Return every entry exactly as written.

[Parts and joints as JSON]
● ● ●
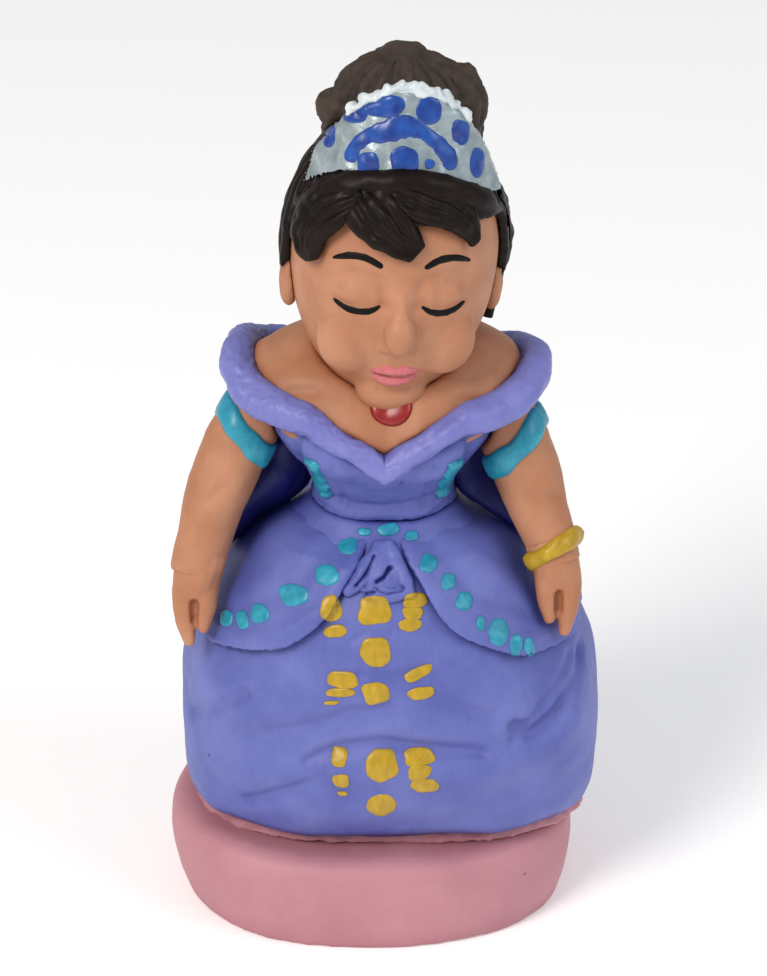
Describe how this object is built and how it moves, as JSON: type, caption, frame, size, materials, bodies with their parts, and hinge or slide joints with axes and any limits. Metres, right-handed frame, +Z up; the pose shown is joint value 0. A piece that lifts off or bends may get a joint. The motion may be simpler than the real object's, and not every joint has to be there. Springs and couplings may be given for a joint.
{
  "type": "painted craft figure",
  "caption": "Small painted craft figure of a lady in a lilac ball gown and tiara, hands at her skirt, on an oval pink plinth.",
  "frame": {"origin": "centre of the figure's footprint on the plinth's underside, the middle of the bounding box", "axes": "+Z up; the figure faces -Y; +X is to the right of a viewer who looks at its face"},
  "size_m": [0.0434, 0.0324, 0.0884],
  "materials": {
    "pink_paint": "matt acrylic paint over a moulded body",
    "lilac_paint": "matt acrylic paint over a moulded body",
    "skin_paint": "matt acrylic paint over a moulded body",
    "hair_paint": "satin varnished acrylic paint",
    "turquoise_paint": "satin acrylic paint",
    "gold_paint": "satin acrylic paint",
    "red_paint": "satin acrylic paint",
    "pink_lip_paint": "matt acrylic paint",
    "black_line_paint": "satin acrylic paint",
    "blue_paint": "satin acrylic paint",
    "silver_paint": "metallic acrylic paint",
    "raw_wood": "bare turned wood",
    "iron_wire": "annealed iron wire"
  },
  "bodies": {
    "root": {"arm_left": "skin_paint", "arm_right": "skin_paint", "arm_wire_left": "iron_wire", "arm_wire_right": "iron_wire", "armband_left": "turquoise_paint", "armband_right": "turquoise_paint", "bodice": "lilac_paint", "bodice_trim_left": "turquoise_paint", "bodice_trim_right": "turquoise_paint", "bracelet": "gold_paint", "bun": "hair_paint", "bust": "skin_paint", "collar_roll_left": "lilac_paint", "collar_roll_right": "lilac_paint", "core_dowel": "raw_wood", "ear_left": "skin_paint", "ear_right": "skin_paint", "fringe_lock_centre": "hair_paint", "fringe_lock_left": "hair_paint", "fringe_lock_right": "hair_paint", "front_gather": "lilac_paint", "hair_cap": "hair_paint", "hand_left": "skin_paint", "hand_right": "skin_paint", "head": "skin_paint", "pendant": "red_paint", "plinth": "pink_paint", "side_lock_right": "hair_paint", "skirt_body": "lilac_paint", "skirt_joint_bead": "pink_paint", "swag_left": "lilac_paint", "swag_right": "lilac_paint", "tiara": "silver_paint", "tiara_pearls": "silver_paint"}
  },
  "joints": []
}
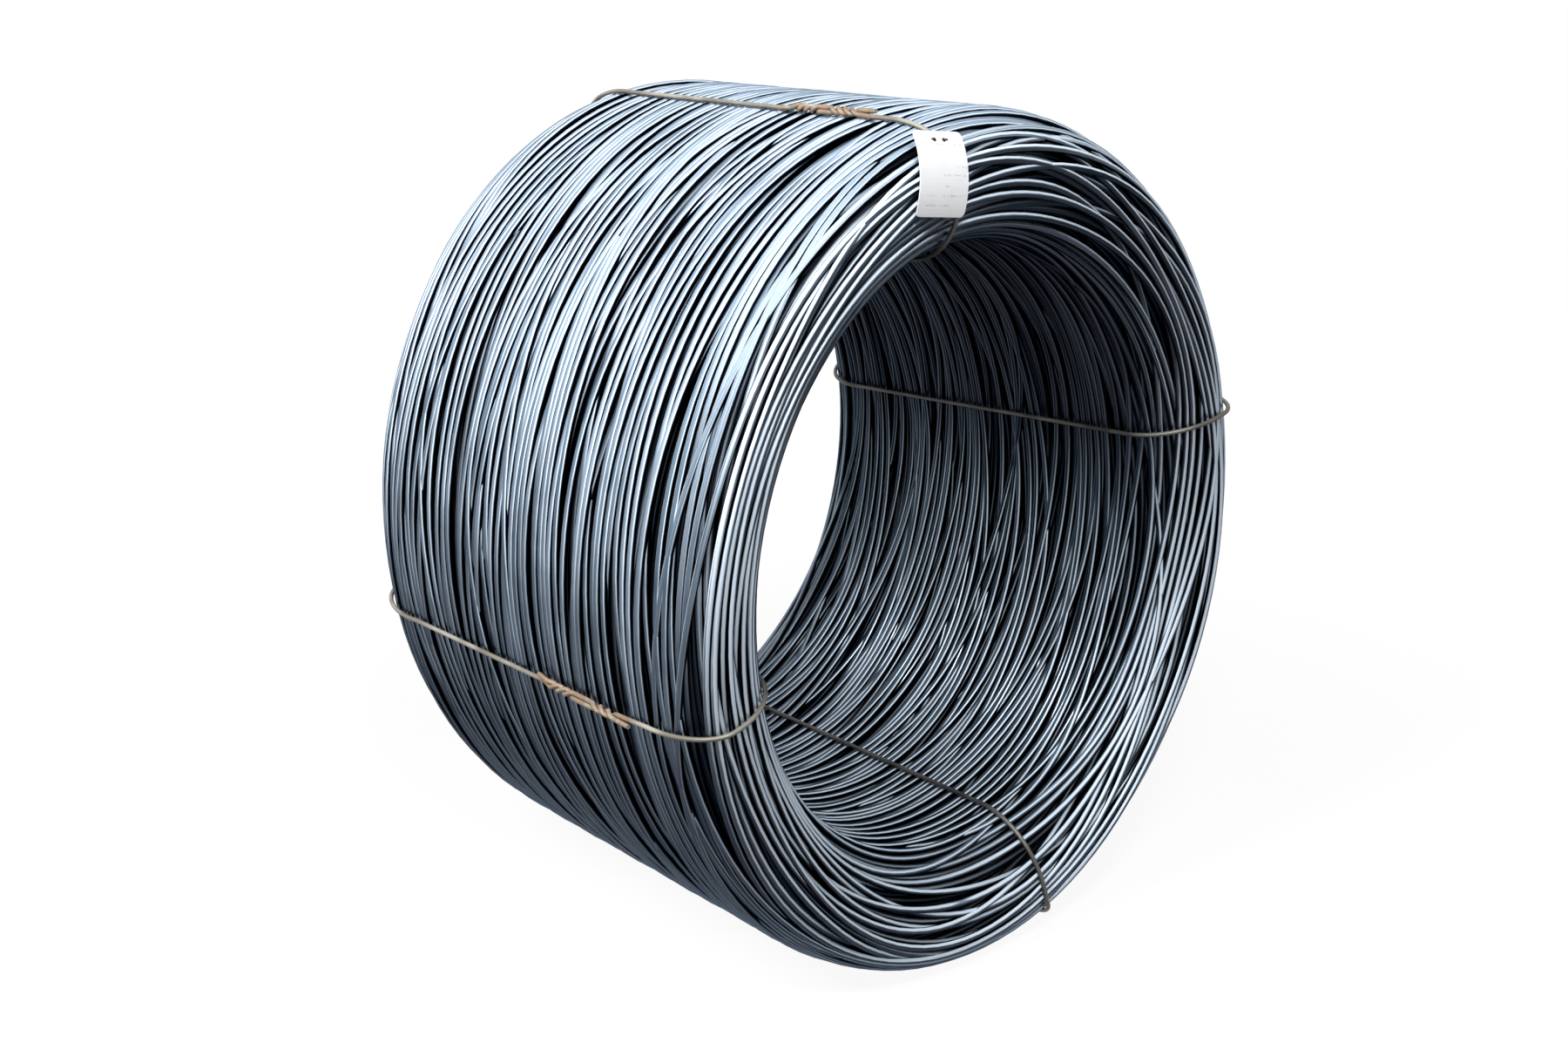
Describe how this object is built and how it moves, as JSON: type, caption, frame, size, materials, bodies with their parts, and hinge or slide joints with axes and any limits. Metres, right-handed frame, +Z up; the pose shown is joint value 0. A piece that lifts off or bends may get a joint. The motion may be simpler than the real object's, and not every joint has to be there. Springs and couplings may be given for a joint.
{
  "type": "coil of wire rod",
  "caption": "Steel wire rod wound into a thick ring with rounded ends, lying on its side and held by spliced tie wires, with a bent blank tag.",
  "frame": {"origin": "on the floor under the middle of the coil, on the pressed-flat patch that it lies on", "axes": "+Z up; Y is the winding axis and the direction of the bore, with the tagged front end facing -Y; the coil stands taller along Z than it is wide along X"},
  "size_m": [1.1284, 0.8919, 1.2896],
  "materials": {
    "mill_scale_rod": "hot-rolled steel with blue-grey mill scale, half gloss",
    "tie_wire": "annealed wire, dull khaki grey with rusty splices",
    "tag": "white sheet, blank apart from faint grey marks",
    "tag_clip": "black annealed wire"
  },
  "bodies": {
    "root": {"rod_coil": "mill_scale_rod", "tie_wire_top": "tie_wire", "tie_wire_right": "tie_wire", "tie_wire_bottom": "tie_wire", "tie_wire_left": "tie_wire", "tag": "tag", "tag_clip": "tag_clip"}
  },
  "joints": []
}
● ● ●
- EXERCISE RESULT
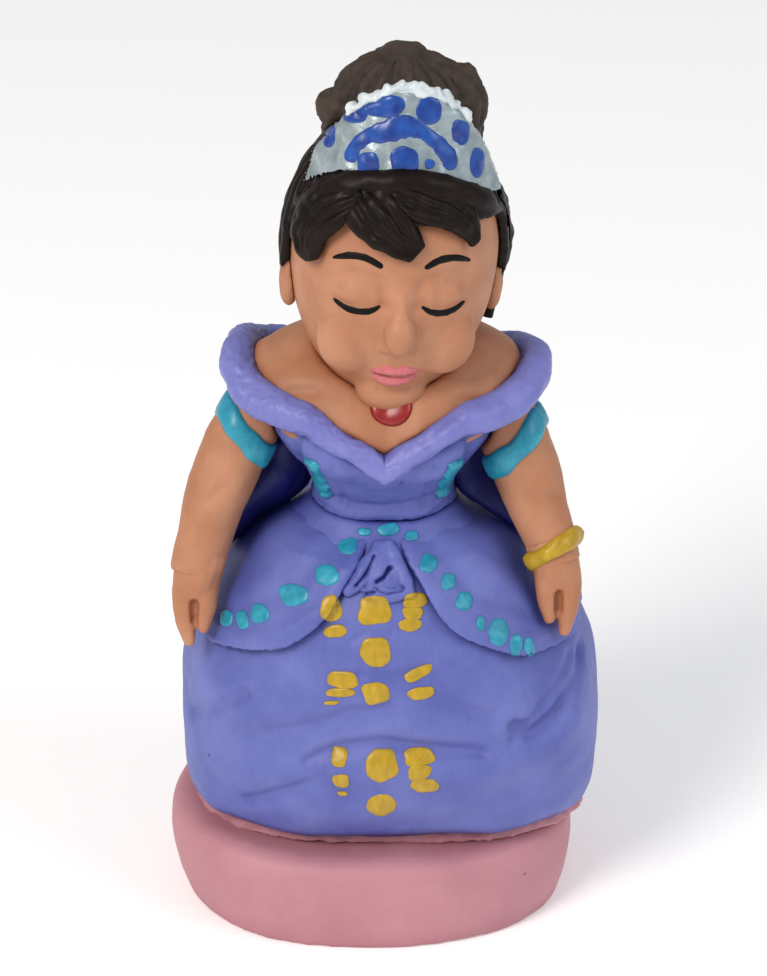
Describe how this object is built and how it moves, as JSON: type, caption, frame, size, materials, bodies with their parts, and hinge or slide joints with axes and any limits. Metres, right-handed frame, +Z up; the pose shown is joint value 0. A piece that lifts off or bends may get a joint. The motion may be simpler than the real object's, and not every joint has to be there. Springs and couplings may be given for a joint.
{
  "type": "painted craft figure",
  "caption": "Small painted craft figure of a lady in a lilac ball gown and tiara, hands at her skirt, on an oval pink plinth.",
  "frame": {"origin": "centre of the figure's footprint on the plinth's underside, the middle of the bounding box", "axes": "+Z up; the figure faces -Y; +X is to the right of a viewer who looks at its face"},
  "size_m": [0.0434, 0.0324, 0.0884],
  "materials": {
    "pink_paint": "matt acrylic paint over a moulded body",
    "lilac_paint": "matt acrylic paint over a moulded body",
    "skin_paint": "matt acrylic paint over a moulded body",
    "hair_paint": "satin varnished acrylic paint",
    "turquoise_paint": "satin acrylic paint",
    "gold_paint": "satin acrylic paint",
    "red_paint": "satin acrylic paint",
    "pink_lip_paint": "matt acrylic paint",
    "black_line_paint": "satin acrylic paint",
    "blue_paint": "satin acrylic paint",
    "silver_paint": "metallic acrylic paint",
    "raw_wood": "bare turned wood",
    "iron_wire": "annealed iron wire"
  },
  "bodies": {
    "root": {"arm_left": "skin_paint", "arm_right": "skin_paint", "arm_wire_left": "iron_wire", "arm_wire_right": "iron_wire", "armband_left": "turquoise_paint", "armband_right": "turquoise_paint", "bodice": "lilac_paint", "bodice_trim_left": "turquoise_paint", "bodice_trim_right": "turquoise_paint", "bracelet": "gold_paint", "bun": "hair_paint", "bust": "skin_paint", "collar_roll_left": "lilac_paint", "collar_roll_right": "lilac_paint", "core_dowel": "raw_wood", "ear_left": "skin_paint", "ear_right": "skin_paint", "fringe_lock_centre": "hair_paint", "fringe_lock_left": "hair_paint", "fringe_lock_right": "hair_paint", "front_gather": "lilac_paint", "hair_cap": "hair_paint", "hand_left": "skin_paint", "hand_right": "skin_paint", "head": "skin_paint", "pendant": "red_paint", "plinth": "pink_paint", "side_lock_right": "hair_paint", "skirt_body": "lilac_paint", "skirt_joint_bead": "pink_paint", "swag_left": "lilac_paint", "swag_right": "lilac_paint", "tiara": "silver_paint", "tiara_pearls": "silver_paint"}
  },
  "joints": []
}
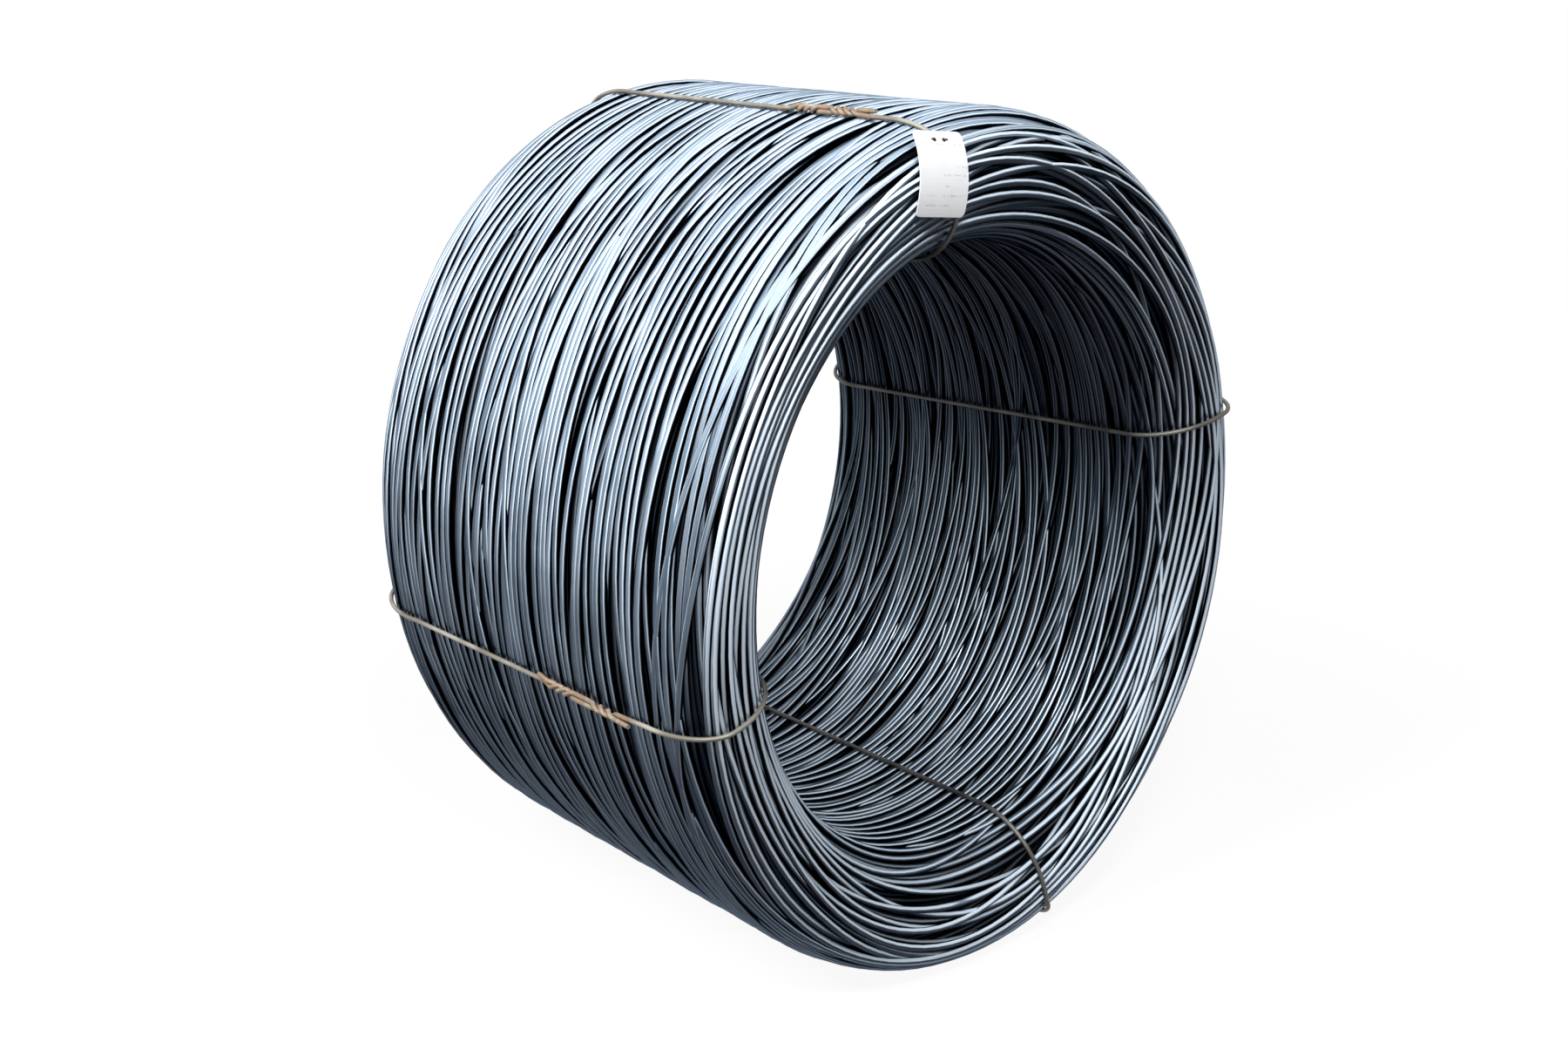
Describe how this object is built and how it moves, as JSON: type, caption, frame, size, materials, bodies with their parts, and hinge or slide joints with axes and any limits. Metres, right-handed frame, +Z up; the pose shown is joint value 0. A piece that lifts off or bends may get a joint. The motion may be simpler than the real object's, and not every joint has to be there. Springs and couplings may be given for a joint.
{
  "type": "coil of wire rod",
  "caption": "Steel wire rod wound into a thick ring with rounded ends, lying on its side and held by spliced tie wires, with a bent blank tag.",
  "frame": {"origin": "on the floor under the middle of the coil, on the pressed-flat patch that it lies on", "axes": "+Z up; Y is the winding axis and the direction of the bore, with the tagged front end facing -Y; the coil stands taller along Z than it is wide along X"},
  "size_m": [1.1284, 0.8919, 1.2896],
  "materials": {
    "mill_scale_rod": "hot-rolled steel with blue-grey mill scale, half gloss",
    "tie_wire": "annealed wire, dull khaki grey with rusty splices",
    "tag": "white sheet, blank apart from faint grey marks",
    "tag_clip": "black annealed wire"
  },
  "bodies": {
    "root": {"rod_coil": "mill_scale_rod", "tie_wire_top": "tie_wire", "tie_wire_right": "tie_wire", "tie_wire_bottom": "tie_wire", "tie_wire_left": "tie_wire", "tag": "tag", "tag_clip": "tag_clip"}
  },
  "joints": []
}